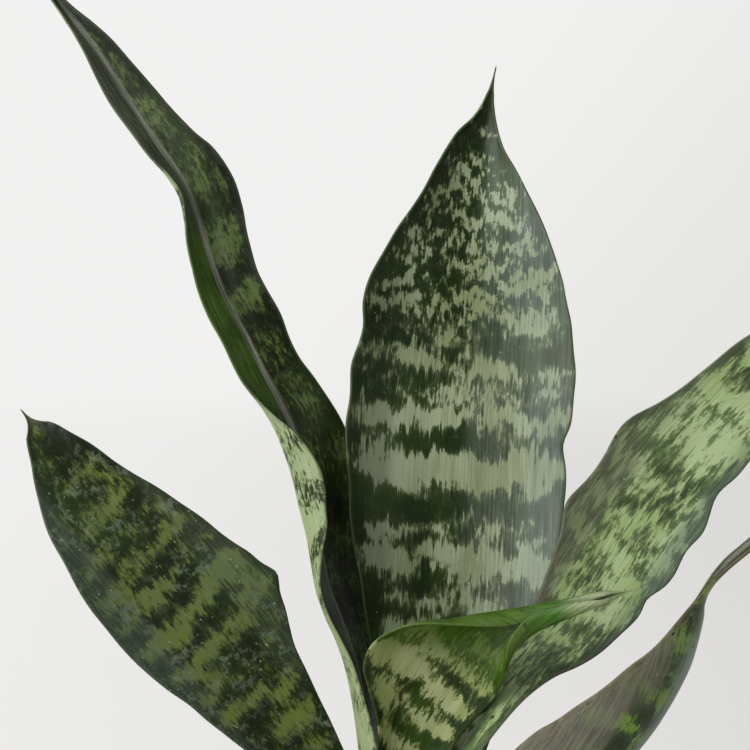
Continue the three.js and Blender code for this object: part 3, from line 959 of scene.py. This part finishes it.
# ---- pot ----
POT_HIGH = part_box("pot")[1] / MM
POT_HEIGHT = POT_HIGH.z
RIM_RADIUS = POT_HIGH.x
RIM_BAND = 27.0
RIM_STEP = 3.5
FOOT_RADIUS = 47.0
WALL = 6.0
POT_FLOOR = 9.0
DRAIN_HOLES = 3
DRAIN_RADIUS = 6.0
DRAIN_CIRCLE = 26.0
MOUTH_RADIUS = RIM_RADIUS - WALL - RIM_STEP
INNER_FOOT = FOOT_RADIUS - WALL
INNER_CORNER = INNER_FOOT + 1.5  # where the inside of the wall would meet the floor
BAND_RADIUS = RIM_RADIUS - 1.5  # the rim band at its lower edge
BAND_RISE = 0.3  # how much higher the band's edge is outside than at the wall
FOOT_ROUND, CREASE_ROUND, BAND_ROUND, LIP_ROUND, FLOOR_ROUND = 1.8, 0.7, 1.5, 2.6, 4.0
CUTTER_TAPER = 0.4


def pot_shape(r, turn, z):
    """Turning marks and a slight unevenness of the clay."""
    marks = 0.05 * math.sin(z * 2.1) * (0.5 + noise.noise(Vector((turn * 2, z / 18, 4.0))))
    uneven = 0.22 * noise.noise(Vector((math.cos(turn) * 1.6, math.sin(turn) * 1.6, z / 45)))
    return upright(r + (marks + uneven - 0.15) * min(r / 20, 1), turn, z)


def pot_mesh():
    wall_top = POT_HEIGHT - RIM_BAND
    profile = rounded(
        [
            (0, 0, 0),
            (FOOT_RADIUS - 0.5, 0, FOOT_ROUND),
            (RIM_RADIUS - RIM_STEP - 1, wall_top, CREASE_ROUND),
            (BAND_RADIUS, wall_top + BAND_RISE, BAND_ROUND),
            (RIM_RADIUS, POT_HEIGHT, LIP_ROUND),
            (MOUTH_RADIUS, POT_HEIGHT, LIP_ROUND),
            (INNER_CORNER, POT_FLOOR, FLOOR_ROUND),
            (0, POT_FLOOR, 0),
        ]
    )
    return lathe("pot_clay", divided(profile, 2.4), 128, pot_shape)


def drill(piece, cutters):
    """Cuts the cutters out of the piece and removes them."""
    for cutter in cutters:
        cut = piece.modifiers.new("drain", "BOOLEAN")
        cut.object = cutter
        cut.solver = "EXACT"
    graph = bpy.context.evaluated_depsgraph_get()
    mesh = bpy.data.meshes.new_from_object(piece.evaluated_get(graph))
    piece.modifiers.clear()
    old, piece.data = piece.data, mesh
    bpy.data.meshes.remove(old)
    for cutter in cutters:
        bpy.data.objects.remove(cutter)
    mesh.set_sharp_from_angle(angle=math.radians(50))


def drain_cutters():
    cutters = []
    for i in range(DRAIN_HOLES):
        turn = 2 * math.pi * i / DRAIN_HOLES + math.pi / 2
        shape = bmesh.new()
        bmesh.ops.create_cone(
            shape,
            cap_ends=True,
            segments=40,
            radius1=(DRAIN_RADIUS + CUTTER_TAPER) * MM,
            radius2=(DRAIN_RADIUS - CUTTER_TAPER) * MM,
            depth=4 * POT_FLOOR * MM,
        )
        bmesh.ops.translate(shape, verts=shape.verts, vec=Vector(upright(DRAIN_CIRCLE, turn, 0)) * MM)
        cutters.append(linked("drain", finished(shape, "drain")))
    return cutters


LIME_HEIGHT = 0.088  # metres, just under the rim band


def terracotta():
    """Fired clay: slightly uneven colour, sandy grain, pale mineral bloom, darker where it is damp."""
    g = Surface("terracotta")
    place = g.coordinates()
    x, y, z = g.split(place)
    cloud = g.noise(place, scale=18, detail=3.0, roughness=0.55)
    bands = g.noise(g.join(g.times(x, 6), g.times(y, 6), g.times(z, 150)), detail=3.0)
    sand = g.noise(place, scale=900, detail=3.0, roughness=0.7)
    clay = g.mix(g.step(cloud, 0.35, 0.65), srgb(176, 106, 72), srgb(192, 122, 86))
    clay = g.mix(g.step(bands, 0.4, 0.7, 0.0, 0.35), clay, srgb(160, 92, 62))
    clay = g.mix(g.step(sand, 0.58, 0.72, 0.0, 0.35), clay, srgb(214, 160, 124))
    clay = g.mix(g.step(sand, 0.42, 0.3, 0.0, 0.35), clay, srgb(128, 74, 52))
    # Lime from hard water shows most under the rim and round the foot.
    near_rim = g.step(g.math("ABSOLUTE", g.add(z, -LIME_HEIGHT)), 0.004, 0.03, 1.0, 0.0)
    near_foot = g.step(z, 0.0, 0.03, 1.0, 0.0)
    where = g.add(g.times(near_rim, 0.2), g.times(near_foot, 0.22))
    bloom = g.noise(place, scale=34, detail=5.0, roughness=0.62, distortion=0.6)
    bloom = g.step(g.add(bloom, where), 0.62, 0.86, 0.0, 0.6)
    clay = g.mix(g.times(bloom, g.step(sand, 0.3, 0.6, 0.6, 1.0)), clay, srgb(222, 204, 186))
    damp = g.step(g.add(z, g.times(cloud, 0.03)), 0.012, 0.05, 0.35, 0.0)
    clay = g.mix(damp, clay, srgb(122, 70, 48))
    height = g.add(g.times(sand, 0.6), g.times(bands, 0.35), g.times(bloom, 0.2))
    return g.finish(
        Base_Color=clay,
        Roughness=g.math("MULTIPLY_ADD", cloud, 0.2, 0.72),
        Specular_IOR_Level=0.3,
        Normal=g.bump(height, 0.35 * MM, 0.8),
    )


def make_pot():
    clay = terracotta()
    pot = add_piece("pot_clay", pot_mesh(), "pot", "terracotta", clay)
    drill(pot, drain_cutters())


# ---- soil ----
SOIL_EDGE = 103.0
SOIL_MOUND = 3.0
MOUND_RADIUS = 27.0
FLOOR_GAP = 0.3
WALL_GAP = 0.7


def inner_radius(z):
    """Inside radius of the pot's wall at a height."""
    share = (z - POT_FLOOR) / (POT_HEIGHT - POT_FLOOR)
    return INNER_CORNER + (MOUTH_RADIUS - INNER_CORNER) * share


SOIL_RADIUS = inner_radius(SOIL_EDGE) - WALL_GAP


def soil_height(x, y):
    """Height of the soil's lumpy top."""
    r = math.hypot(x, y)
    share = min(max((r - MOUND_RADIUS) / (SOIL_RADIUS - MOUND_RADIUS), 0), 1)
    lumps = noise.noise(Vector((x / 9, y / 9, 1.0))) * 1.3
    lumps += noise.noise(Vector((x / 3, y / 3, 5.0))) * 0.7
    return SOIL_EDGE + SOIL_MOUND * (1 - share) + lumps - 0.6


def soil_shape(r, turn, z):
    x, y, z = upright(r, turn, z)
    return (x, y, soil_height(x, y) if z > SOIL_EDGE - 1 else z)


def soil_mesh():
    low = POT_FLOOR + FLOOR_GAP
    corner = low + 5
    brim = SOIL_EDGE - 3
    side = [
        (0, low),
        (INNER_FOOT - 3, low),
        (inner_radius(corner) - 1, corner),
        (inner_radius(brim) - WALL_GAP, brim),
        (SOIL_RADIUS, SOIL_EDGE),
    ]
    side = [np.array(place, float) for place in side]
    top = [side[-1], np.array([0, SOIL_EDGE])]
    return lathe("soil_bed", divided(side, 4.0) + divided(top, 1.0)[1:], 180, soil_shape)


def lump(mesh, place, size, stretch, turn, seed, rough, fineness):
    """Adds one irregular grain to a bmesh."""
    made = bmesh.ops.create_icosphere(mesh, subdivisions=fineness, radius=1.0)["verts"]
    spin = turn.to_matrix()
    for vertex in made:
        p = vertex.co.copy()
        p *= 1 + rough * noise.noise(p * 1.7 + Vector((seed, 0, 0)))
        p = Vector((p.x * stretch[0], p.y * stretch[1], p.z * stretch[2])) * size
        vertex.co = (spin @ p + place) * MM


def scatter(name, count, sizes, stretches, rough, fineness, seed, leaves, sink):
    """A mesh of grains lying on the soil, clear of the leaves and the pot."""
    rng = random.Random(seed)
    made = bmesh.new()
    for i in range(count):
        largest = sizes[1] if i % 4 == 0 else sum(sizes) / 2
        size = rng.uniform(sizes[0], largest)
        stretch = [rng.uniform(low, high) for low, high in stretches]
        reach = size * max(stretch)
        r = (SOIL_RADIUS - reach - 0.5) * math.sqrt(rng.random())
        turn = rng.uniform(0, 2 * math.pi)
        x, y = r * math.cos(turn), r * math.sin(turn)
        place = Vector((x, y, soil_height(x, y) + size * stretch[2] * (1 - 2 * sink)))
        spin = Vector((rng.uniform(-0.35, 0.35), rng.uniform(-0.35, 0.35), 1)).to_track_quat("Z", "Y")
        spin = spin @ Vector((math.cos(turn * 7), math.sin(turn * 7), 0)).to_track_quat("X", "Z")
        near = min(tree.find_nearest(place * MM)[3] for tree in leaves)
        if near < (reach + 0.3) * MM:
            continue
        lump(made, place, size, stretch, spin, rng.uniform(0, 99), rough, fineness)
    for face in made.faces:
        face.smooth = True
    return finished(made, name)


def grain_surface(name, dark, light, scale, roughness):
    """Crumbs and chips: each patch has its own tone, with a fine gritty relief."""
    g = Surface(name)
    place = g.coordinates()
    tone = g.split(g.spots(place, 230)[1])[0]
    grit = g.noise(place, scale=scale, detail=4.0, roughness=0.7)
    skin = g.mix(g.add(g.times(tone, 0.6), g.times(grit, 0.4)), dark, light)
    return g.finish(
        Base_Color=skin,
        Roughness=roughness,
        Specular_IOR_Level=0.25,
        Normal=g.bump(grit, 0.5 * MM, 1.0),
    )


def make_soil(leaves):
    trees = []
    for leaf in leaves:
        faces = [list(polygon.vertices) for polygon in leaf.data.polygons]
        trees.append(BVHTree.FromPolygons([vertex.co for vertex in leaf.data.vertices], faces))
    peat = grain_surface("peat", srgb(30, 21, 15), srgb(66, 48, 35), 1400, 0.95)
    crumb = grain_surface("peat_crumbs", srgb(34, 24, 17), srgb(88, 66, 48), 2000, 0.95)
    bark = grain_surface("bark", srgb(66, 42, 26), srgb(142, 102, 66), 1600, 0.85)
    perlite = grain_surface("perlite", srgb(206, 202, 192), srgb(238, 236, 230), 2600, 0.9)
    even = ((0.8, 1.2), (0.7, 1.1), (0.6, 0.9))
    chips = ((1.5, 2.6), (0.7, 1.1), (0.25, 0.4))
    add_piece("soil_bed", soil_mesh(), "soil", "soil", peat)
    for skin, piece, count, sizes, stretches, rough, fineness, seed, sink in (
        (crumb, "soil_crumbs", 1500, (0.5, 2.2), even, 0.7, 1, 5, 0.3),
        (bark, "soil_bark", 90, (1.3, 3.2), chips, 0.5, 2, 6, 0.1),
        (perlite, "soil_perlite", 80, (0.7, 1.7), even, 0.6, 2, 7, 0.2),
    ):
        grains = scatter(piece, count, sizes, stretches, rough, fineness, seed, trees, sink)
        add_piece(piece, grains, "soil", "soil", skin)


# ---- stage ----
LIGHTS = (  # (name, place, size, power), in metres and watts
    ("key", (-1.9, -1.6, 1.5), 2.6, 92),
    ("rear", (-1.3, 1.9, 1.9), 1.8, 34),
    ("fill", (1.8, -1.9, 1.3), 1.5, 5),
)
FLOOR_RADIUS = 3.0
FLOOR_COLOUR = [0.74, 0.735, 0.725, 1.0]
DOME_RADIUS = 6.0
SKY_COLOUR = [1.0, 0.99, 0.975, 1.0]


def make_light(name, place, size, power):
    """A square softbox at place, aimed at the plant."""
    lamp = linked(name, bpy.data.lights.new(name, "AREA"))
    lamp.data.shape = "SQUARE"
    lamp.data.size = size
    lamp.data.energy = power
    lamp.location = place
    lamp.rotation_mode = "QUATERNION"
    lamp.rotation_quaternion = (VIEW_CENTRE - Vector(place)).to_track_quat("-Z", "Y")


def make_world():
    """Soft light from all round, brightest from behind and from the left."""
    world = bpy.data.worlds.new("studio")
    bpy.context.scene.world = world
    world.use_nodes = True
    g = Graph(world.node_tree)
    background = world.node_tree.nodes["Background"]
    x, y, z = g.split(g.coordinates("Generated"))
    level = g.add(0.34, g.times(y, 0.3), g.times(x, -0.3), g.times(z, 0.12))
    g.feed(background.inputs["Color"], SKY_COLOUR)
    g.feed(background.inputs["Strength"], g.math("MAXIMUM", level, 0.06))


def make_floor():
    """A pale disc that fades out towards its edge."""
    shape = bmesh.new()
    bmesh.ops.create_circle(shape, cap_ends=True, segments=96, radius=FLOOR_RADIUS)
    floor = linked("floor", finished(shape, "floor"))
    g = Surface("floor_paint")
    x, y = g.split(g.coordinates())[:2]
    radius = g.math("SQRT", g.add(g.times(x, x), g.times(y, y)))
    paint = g.finish(
        Base_Color=FLOOR_COLOUR,
        Roughness=0.8,
        Specular_IOR_Level=0.1,
        Alpha=g.step(radius, FLOOR_RADIUS * 0.2, FLOOR_RADIUS, 1.0, 0.0),
    )
    floor.data.materials.append(paint)


def make_dome():
    """The pale backdrop. It is seen but gives no light."""
    shape = bmesh.new()
    bmesh.ops.create_icosphere(shape, subdivisions=4, radius=DOME_RADIUS)
    dome = linked("dome", finished(shape, "dome"))
    for ray in ("diffuse", "glossy", "transmission", "volume_scatter", "shadow"):
        setattr(dome, "visible_" + ray, False)
    g = Surface("dome_paint")
    x, y, z = g.split(g.coordinates())
    # Painted shade: the backdrop's glow is a little darker to the right and low down.
    right = g.step(g.add(x, g.times(z, -0.8)), -0.6, 1.6)
    paint = g.finish(
        Base_Color=[0, 0, 0, 1],
        Specular_IOR_Level=0.0,
        Roughness=1.0,
        Emission_Color=g.mix(right, srgb(241, 241, 240), srgb(230, 229, 226)),
        Emission_Strength=1.0,
    )
    dome.data.materials.append(paint)


make_camera()
make_world()
make_floor()
make_dome()
for light in LIGHTS:
    make_light(*light)
bpy.context.scene.view_settings.view_transform = "Standard"
leaves = make_leaves() + make_scale_leaves()
make_pot()
make_soil(leaves)
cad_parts["rhizome"].data.materials[0] = rhizome_surface()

═══

▶ [Goal]: Write out the listing's lines exactly, from its first line through the line that contains "2.4), 128, pot_shape)", and stop there.

▶ [Finished task]:
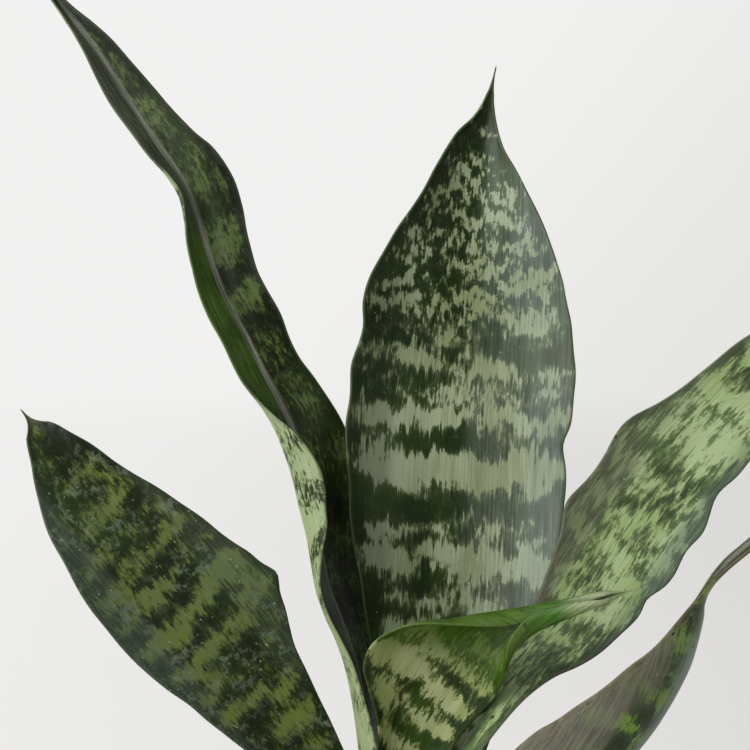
Continue the three.js and Blender code for this object: part 3, from line 959 of scene.py. This part finishes it.
# ---- pot ----
POT_HIGH = part_box("pot")[1] / MM
POT_HEIGHT = POT_HIGH.z
RIM_RADIUS = POT_HIGH.x
RIM_BAND = 27.0
RIM_STEP = 3.5
FOOT_RADIUS = 47.0
WALL = 6.0
POT_FLOOR = 9.0
DRAIN_HOLES = 3
DRAIN_RADIUS = 6.0
DRAIN_CIRCLE = 26.0
MOUTH_RADIUS = RIM_RADIUS - WALL - RIM_STEP
INNER_FOOT = FOOT_RADIUS - WALL
INNER_CORNER = INNER_FOOT + 1.5  # where the inside of the wall would meet the floor
BAND_RADIUS = RIM_RADIUS - 1.5  # the rim band at its lower edge
BAND_RISE = 0.3  # how much higher the band's edge is outside than at the wall
FOOT_ROUND, CREASE_ROUND, BAND_ROUND, LIP_ROUND, FLOOR_ROUND = 1.8, 0.7, 1.5, 2.6, 4.0
CUTTER_TAPER = 0.4


def pot_shape(r, turn, z):
    """Turning marks and a slight unevenness of the clay."""
    marks = 0.05 * math.sin(z * 2.1) * (0.5 + noise.noise(Vector((turn * 2, z / 18, 4.0))))
    uneven = 0.22 * noise.noise(Vector((math.cos(turn) * 1.6, math.sin(turn) * 1.6, z / 45)))
    return upright(r + (marks + uneven - 0.15) * min(r / 20, 1), turn, z)


def pot_mesh():
    wall_top = POT_HEIGHT - RIM_BAND
    profile = rounded(
        [
            (0, 0, 0),
            (FOOT_RADIUS - 0.5, 0, FOOT_ROUND),
            (RIM_RADIUS - RIM_STEP - 1, wall_top, CREASE_ROUND),
            (BAND_RADIUS, wall_top + BAND_RISE, BAND_ROUND),
            (RIM_RADIUS, POT_HEIGHT, LIP_ROUND),
            (MOUTH_RADIUS, POT_HEIGHT, LIP_ROUND),
            (INNER_CORNER, POT_FLOOR, FLOOR_ROUND),
            (0, POT_FLOOR, 0),
        ]
    )
    return lathe("pot_clay", divided(profile, 2.4), 128, pot_shape)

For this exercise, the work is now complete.